O enredo era a corrida para descobrir o mistério do ADN, que todos temiam fosse ganha pelo poderoso e rico americano Pauling. Há ciúmes fascinantes, duplicidades, conspirações, vaidades e atitudes teatrais. Watson odiava os vestidos de Rosalind Franklin e seu mau gosto de intelectual afetada, criticava seus penteados, sua maquiagem e a achava mal-humorada, intolerante e rabugenta. Insistia em chamá-la de “Rosy”, o que a deixava furiosa. No Cavendish ele se consolava dizendo que “o melhor lugar para uma feminista era no laboratório de outra pessoa”.

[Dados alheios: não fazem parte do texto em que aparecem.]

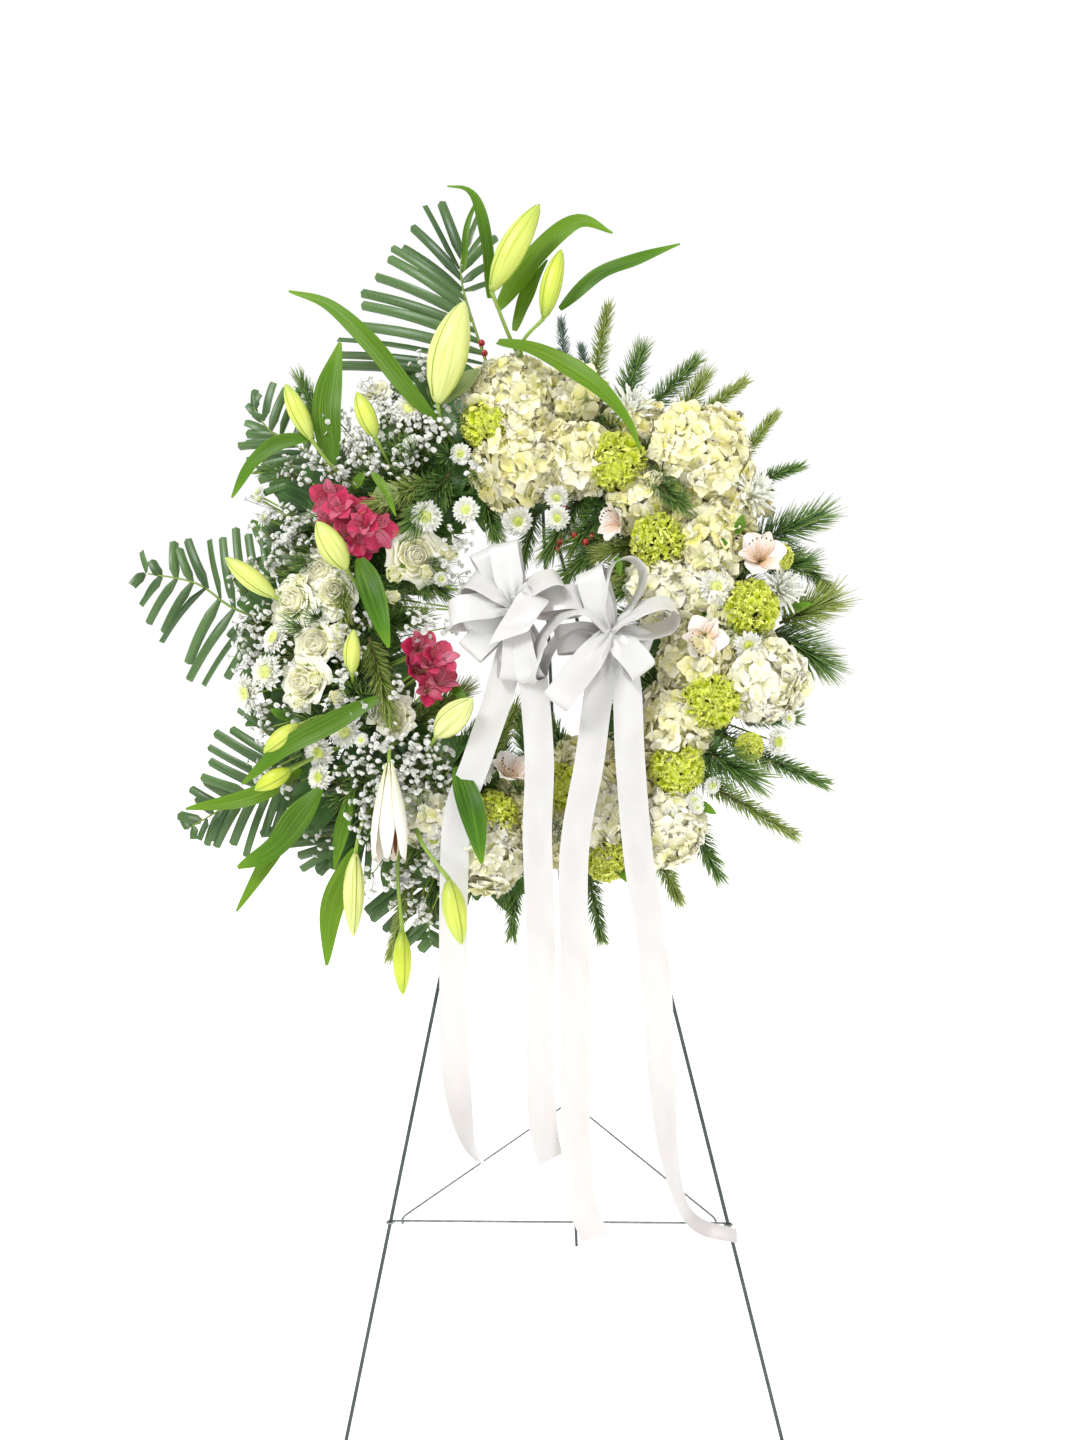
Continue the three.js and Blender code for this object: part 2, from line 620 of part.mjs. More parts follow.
const lilies = [
  lily('lily_top', [[-42, 300, 80], [-42, 355, 106], [-32, 420, 126]], [
    [[-30, 425, 130], [35, 525, 150], 19], [[35, 390, 120], [60, 475, 130], 15],
    [[-100, 280, 135], [-60, 395, 165], 27],
  ], [
    [22, [[-35, 440, 116], [-35, 490, 120], [-45, 545, 125], [-85, 575, 120]]],
    [36, [[-25, 415, 100], [25, 480, 105], [80, 520, 110], [125, 500, 115]]],
    [24, [[55, 410, 100], [105, 450, 105], [155, 465, 110], [210, 480, 115]]],
    [30, [[-105, 265, 110], [-140, 305, 120], [-185, 365, 125], [-240, 420, 125], [-295, 445, 120]]],
    [34, [[-25, 365, 110], [30, 335, 140], [95, 285, 155], [135, 235, 160], [150, 200, 155]]],
  ]),
  lily('lily_upper_left', [[-222, 190, 75], [-250, 225, 105]], [
    [[-265, 245, 120], [-295, 315, 135], 13], [[-180, 240, 130], [-200, 295, 145], 13],
  ], [
    [44, [[-245, 225, 95], [-245, 295, 105], [-230, 375, 110]]],
    [24, [[-270, 250, 115], [-310, 235, 125], [-340, 215, 125], [-370, 175, 115]]],
  ]),
  lily('lily_left', [[-232, 55, 80], [-228, 62, 130]], [
    [[-315, 45, 110], [-375, 95, 125], 14], [[-215, 70, 140], [-245, 125, 165], 18],
    [[-210, -60, 135], [-200, -10, 150], 10],
  ], [[38, [[-200, 85, 130], [-180, 35, 145], [-160, -30, 150]]]]),
  lily('lily_lower_left', [[-240, -140, 80], [-268, -152, 108]], [
    [[-280, -120, 120], [-320, -155, 130], 14], [[-290, -175, 120], [-330, -200, 130], 13],
  ], [
    [30, [[-235, -120, 130], [-295, -150, 130], [-350, -190, 120]]],
    [44, [[-270, -200, 110], [-290, -235, 115], [-320, -270, 115], [-360, -295, 105]]],
    [26, [[-275, -210, 95], [-325, -285, 95], [-370, -350, 85]]],
    [26, [[-285, -175, 90], [-350, -205, 90], [-440, -220, 80]]],
  ]),
  lily('lily_bottom', [[-140, -190, 80], [-150, -225, 115]], [
    [[-165, -170, 140], [-160, -285, 150], 18], [[-215, -280, 100], [-215, -380, 100], 14],
    [[-155, -375, 105], [-155, -450, 105], 13], [[-90, -310, 150], [-75, -385, 150], 16],
    [[-105, -140, 140], [-55, -100, 175], 17],
  ], [
    [34, [[-215, -275, 95], [-240, -345, 100], [-250, -415, 95]]],
    [38, [[-80, -180, 140], [-60, -235, 150], [-50, -290, 150]]],
  ]),
];

const carnations = [
  ['carnation_top', [-40, 265, 132], 33, [-0.1, 0.2]],
  ['carnation_upper_right', [125, 205, 132], 36, [0.1, 0.1]],
  ['carnation_inner_right', [170, 100, 132], 32, [0, 0]],
  ['carnation_right', [285, 10, 132], 34, [0.2, 0]],
  ['carnation_lower_right', [230, -105, 136], 34, [0.1, -0.1]],
  ['carnation_low_right', [185, -185, 132], 32, [0, -0.1]],
  ['carnation_bottom', [-45, -240, 128], 30, [-0.1, -0.2]],
  ['carnation_inner_bottom', [45, -200, 118], 29, [0, 0.1]],
].map(([name, place, radius, tilt]) => head(name, LIME, place, carnationProfile(radius), 9, tilt));

const sprays = [
  spray('alstroemeria_pink_upper', PINK, [-205, 140, 85], [
    [-240, 165, 128, 28], [-210, 140, 136, 28], [-175, 120, 132, 28],
  ], trumpetProfile, 7),
  spray('alstroemeria_pink_lower', PINK, [-165, -50, 85], [
    [-125, -30, 132, 25], [-95, -40, 138, 25], [-100, -72, 130, 25],
  ], trumpetProfile, 7),
  spray('alstroemeria_white', WHITE, [265, 85, 85], [[298, 78, 126, 32], [262, 52, 122, 22]], trumpetProfile, 7),
  spray('spray_rose_left', ROSE, [-258, 0, 84], [
    [-295, 40, 124, 25], [-240, 50, 122, 25], [-265, -15, 122, 24], [-282, -65, 120, 25],
  ], roseProfile, 8),
  spray('spray_rose_inner', ROSE, [-165, 95, 75], [[-135, 95, 118, 28], [-165, 72, 116, 13]], roseProfile, 8),
  spray('daisy_left', WHITE, [-300, -40, 75], [
    [-320, -5, 108, 20], [-332, -50, 108, 22], [-360, -78, 98, 22],
  ], daisyProfile, 8),
  spray('daisy_lower_left', WHITE, [-235, -150, 80], [
    [-260, -155, 116, 20], [-262, -190, 112, 17], [-225, -130, 118, 19],
  ], daisyProfile, 8),
  spray('gypsophila', WHITE, [-180, -165, 70], [
    [-200, -160, 115, 12], [-175, -140, 120, 12], [-150, -165, 118, 12], [-190, -190, 116, 12],
    [-215, -205, 105, 12], [-170, -215, 118, 12], [-140, -195, 112, 12], [-125, -225, 110, 12],
  ], crumbProfile, 6),
];

const mums = [
  head('spider_mum_top', WHITE, [145, 280, 118], mumProfile(33), 9, [0.1, 0.2]),
  head('spider_mum_right', WHITE, [295, 160, 122], mumProfile(37), 9, [0.2, 0.1]),
];

const hydrangeas = [
  hydrangea('hydrangea_top', [[-10, 300, 90, 57]]),
  hydrangea('hydrangea_inner_top', [[-10, 208, 90, 54]]),
  hydrangea('hydrangea_upper_right', [[75, 215, 88, 46], [70, 300, 82, 38]]),
  hydrangea('hydrangea_right_top', [[230, 215, 92, 66]]),
  hydrangea('hydrangea_inner_right', [[235, 100, 88, 50], [155, 155, 85, 42]]),
  hydrangea('hydrangea_right', [[225, 20, 86, 46], [175, 40, 86, 46]]),
  hydrangea('hydrangea_far_right', [[295, -75, 88, 54]]),
  hydrangea('hydrangea_lower_right', [[215, -50, 88, 48], [180, -130, 88, 50]]),
  hydrangea('hydrangea_bottom_right', [[166, -258, 88, 50], [92, -243, 85, 42]]),
  hydrangea('hydrangea_bottom', [[-55, -282, 88, 54], [-120, -240, 84, 38]]),
];

const palms = [
  palm('palm_top', [[-30, 300, 68], [-65, 400, 58], [-85, 480, 52], [-66, 590, 46]], 7, [120, 90]),
  palm('palm_upper_left', [[-240, 210, 68], [-300, 262, 54], [-340, 300, 46], [-358, 345, 42]], 5, [90, 70]),
  palm('palm_left', [[-280, 2, 68], [-380, 40, 58], [-440, 75, 54], [-505, 98, 46]], 7, [90, 95]),
  palm('palm_lower_left', [[-250, -145, 68], [-325, -180, 57], [-385, -210, 50], [-440, -238, 42]], 6, [105, 115]),
  palm('palm_bottom', [[-148, -245, 68], [-142, -305, 56], [-130, -395, 46]], 5, [70, 60]),
];

const pines = [
  pine('pine_top', [90, 285, 68], [
    [[90, 305, 60], [115, 430, 60]], [[62, 325, 52], [55, 425, 46]], [[130, 290, 60], [160, 370, 60]],
  ]),
  pine('pine_upper_right', [215, 225, 68], [
    [[165, 275, 60], [225, 350, 60]], [[222, 265, 60], [285, 315, 70]], [[275, 215, 60], [325, 270, 70]],
  ]),
  pine('pine_right', [275, 70, 68], [
    [[295, 175, 56], [355, 205, 60]], [[300, 110, 60], [375, 135, 65]], [[330, 80, 56], [395, 40, 50]],
    [[330, 5, 60], [410, 30, 60]], [[310, -15, 60], [385, -50, 60]],
  ]),
  pine('pine_lower_right', [220, -170, 68], [[[255, -160, 66], [360, -200, 70]], [[225, -200, 65], [320, -260, 65]]]),
  pine('pine_bottom_right', [140, -250, 68], [
    [[190, -225, 64], [230, -305, 60]], [[155, -275, 64], [180, -335, 60]], [[75, -300, 60], [85, -380, 60]],
  ]),
  pine('pine_bottom', [-75, -265, 68], [[[-22, -290, 60], [-25, -375, 60]], [[-140, -272, 60], [-180, -400, 60]]]),
  pine('pine_left', [-245, 215, 68], [[[-262, 272, 52], [-300, 360, 50]], [[-300, 215, 58], [-350, 235, 50]]]),
];

// ---------------------------------------------------------------- putting it together

const root = new THREE.Group();
root.add(frontLeg(-1), frontLeg(1), rearLeg(), hingePin(), frontCrossbar(), rearBrace());

const hook = topHook();
root.add(named('top_hook', hook, EASEL_WIRE));

const wreath = new THREE.Group();
wreath.rotation.x = Math.PI / 2 - LEAN;
wreath.position.copy(frontLegPoint(0, RING_UP_LEGS)).setX(RING_LEFT);
wreath.updateMatrixWorld();
root.add(wreath);

// The hook again, in the wreath's frame and a little larger, to cut what lies round it.
const hookCutter = (() => {
  const at = (forward, half) => {
    const box = new THREE.BoxGeometry(2 * half, 12, forward[1] - forward[0]);
    box.translate(-RING_LEFT, RING_INNER - 4, (forward[0] + forward[1]) / 2);
    return solid(box);
  };
  const upturn = new THREE.BoxGeometry(26, 24, 10);
  upturn.translate(-RING_LEFT, RING_INNER + 8, 73);
  return union([at([8, 78], 13), solid(upturn)]);
})();

const arrangement = [...lilies, ...carnations, ...mums, ...sprays, ...hydrangeas, ...pines, ...palms];
const base = turnedRing(BASE_PROFILE);
const wholeFoam = turnedRing(FOAM_PROFILE, CLEARANCE);
const tray = turnedRing(BASE_PROFILE, CLEARANCE);

wreath.add(named('ring_base', base, TRAY));

// Ribbons lie on top of all the flowers, each cut clear of those before it.
const cutters = [hookCutter, tray];
for (const { name, material, shape } of ribbons) {
  wreath.add(named(name, carve(shape(0), cutters), material, SOFT_DETAIL));
  cutters.push(shape(CLEARANCE));
}

// Stems first, then what grows on them, so that no flower is cut off its stem.
const cores = [];
for (const piece of arrangement) {
  piece.stem = carve(piece.core(0), [...cutters, ...cores]);
  piece.stemCutter = piece.core(CLEARANCE);
  cores.push(piece.stemCutter);
}
wreath.add(named('foam_ring', carve(turnedRing(FOAM_PROFILE), cores), FOAM, SOFT_DETAIL));

const grown = [...cutters, wholeFoam];
for (const piece of arrangement) {
  const others = cores.filter((core) => core !== piece.stemCutter);
  const blooms = carve(piece.body(0), [...grown, ...others]);
  wreath.add(named(piece.name, piece.stem.add(blooms), piece.material, SOFT_DETAIL));
  grown.push(piece.body(CLEARANCE));
}

// The origin is the middle of the bottom of the whole object's box.
root.updateMatrixWorld();
const extent = new THREE.Box3().setFromObject(root, true);
root.position.set(-(extent.min.x + extent.max.x) / 2, -(extent.min.y + extent.max.y) / 2, -extent.min.z);

export default root;
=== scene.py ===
# %% [markdown]
# A standing funeral wreath: a ring of wet floral foam wired to a folding
# wire easel and packed with cut flowers, pine, palm and satin ribbon.
# The CAD model gives the places and sizes. This file dresses it: every
# soft solid is replaced by petals, needles, leaves and cloth that are
# worked out with numpy, and the wires get a better surface.

import math

import bpy
import numpy as np
from mathutils import Matrix, Vector


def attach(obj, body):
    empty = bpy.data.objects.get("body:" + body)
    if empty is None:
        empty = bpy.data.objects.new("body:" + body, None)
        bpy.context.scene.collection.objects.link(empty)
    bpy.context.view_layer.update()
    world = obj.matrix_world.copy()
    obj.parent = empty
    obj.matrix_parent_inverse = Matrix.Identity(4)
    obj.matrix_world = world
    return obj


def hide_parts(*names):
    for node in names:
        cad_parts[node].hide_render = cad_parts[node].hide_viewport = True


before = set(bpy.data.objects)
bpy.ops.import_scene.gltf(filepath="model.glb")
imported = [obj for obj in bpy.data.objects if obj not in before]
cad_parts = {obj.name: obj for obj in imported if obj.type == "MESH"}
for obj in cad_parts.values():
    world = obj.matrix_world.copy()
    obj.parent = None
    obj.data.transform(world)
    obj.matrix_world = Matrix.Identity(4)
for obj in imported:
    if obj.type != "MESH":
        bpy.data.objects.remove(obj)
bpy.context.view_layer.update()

# %% [markdown]
# The wreath leans back with the easel's front legs, so its flowers are
# easiest to place in its own millimetres: across, up along the legs, and
# out towards the mourners, all counted from the middle of the ring.

# %% The wreath's own axes
MM = 0.001
LEAN = math.radians(11.0634)
RING_CENTRE = np.array([0.07726, -0.01790, 1.01969])
WREATH_AXES = np.array([
    [1.0, 0.0, 0.0],
    [0.0, math.sin(LEAN), math.cos(LEAN)],
    [0.0, -math.cos(LEAN), math.sin(LEAN)],
])
RING_MIDDLE = 247.0
FOAM_FRONT = 62.0
GOLDEN_ANGLE = math.pi * (3.0 - math.sqrt(5.0))


def placed(points):
    """Wreath millimetres to metres in the row: the ring's centre plus each number along its own axis."""
    return RING_CENTRE + (points * MM) @ WREATH_AXES


# %% [markdown]
# Nearly everything in a wreath is a thin blade or a round stem. Both are
# a stack of closed rings, so one function skins them all: each ring is
# joined to the next by quads, and one face closes each end. Nothing is
# left open, so every petal has a front, a back and a true thickness.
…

A descrição de uma visita de Watson ao Kings, no stand:

“De repente Rosy veio do outro lado do balco do laboratório, que nos separava, e caminhou para mim. Temendo que, na sua fúria me atacasse, eu… recuei rapidamente para a porta aberta.”

O assalto –  quem sabe, assassinato? – foi evitado pela cavalheiresca intervenção de Maurice Wilkins. Essa cena desagradável jamais teria acontecido entre médicos, embora um comunicado do presidente na sociedade Real de Medicina, em 1963, mencione troca de socos entre Sir Peter Freyer e Hurry Fenwick, devido a uma controvérsia sobre métodos de remoção da próstata.

 O professor de física de Cavendish era Sir William Lawrence Bragg (1890-1971), prêmio Nobel de física com sua cristalografa dos raios X 1915. Como qualquer chefe de laboratório, ele devia preferir uma vida calma às rusgas e entusiasmos dos assistentes mais novos, cujo trabalho, ele sabia por experiência, podia estremecer o mundo ou ser completamente sem valor.

 Porém, Sir Lawrence sentiu-se na obrigação de contribuir com um prefácio para o livro desdenhoso de Watson, A hélice dupla, no qual ele usa uma franqueza parecida com a do diarista Pepys. Evidentemente, ele era um mestre da atenuação solene.

 Watson venceu a corrida. Ou foi ejetado para o posto? A investigação dos cristais de ADN por meio dos raios X, feita por Rosy, começou a desembaraçar sua estrutura molecular, entre janeiro de 1951 e junho de 1952. No dia 6 de fevereiro de 1953, Wilkins (de modo pouco elegante) mostrou uma das radiografas de Rosy para Watson, que exclamou: “Veja, aqui está a hélice e aquela maldita mulher não a vê. Então, talvez Rosy tenha sido a primeira a descobrir a idéia reprodutora do século. Mas, no meio do entusiasmo, ninguém lembrou de perguntar. Ela nunca se conformou. Morreu de câncer na primavera de 1958, aos 37 anos. Trinta e quatro anos depois, a English Heritage resolveu por uma placa no seu apartamento.

 A Hélice Dupla foi brevemente proclamada por Watson e Crick num artigo de 900 palavras, na revista Nature, de abril de 1953. Porém, Crick havia anunciado: “Nós encontramos o segredo da vida!”  tomando sua cerveja Abbot, durante almoço no Eagle.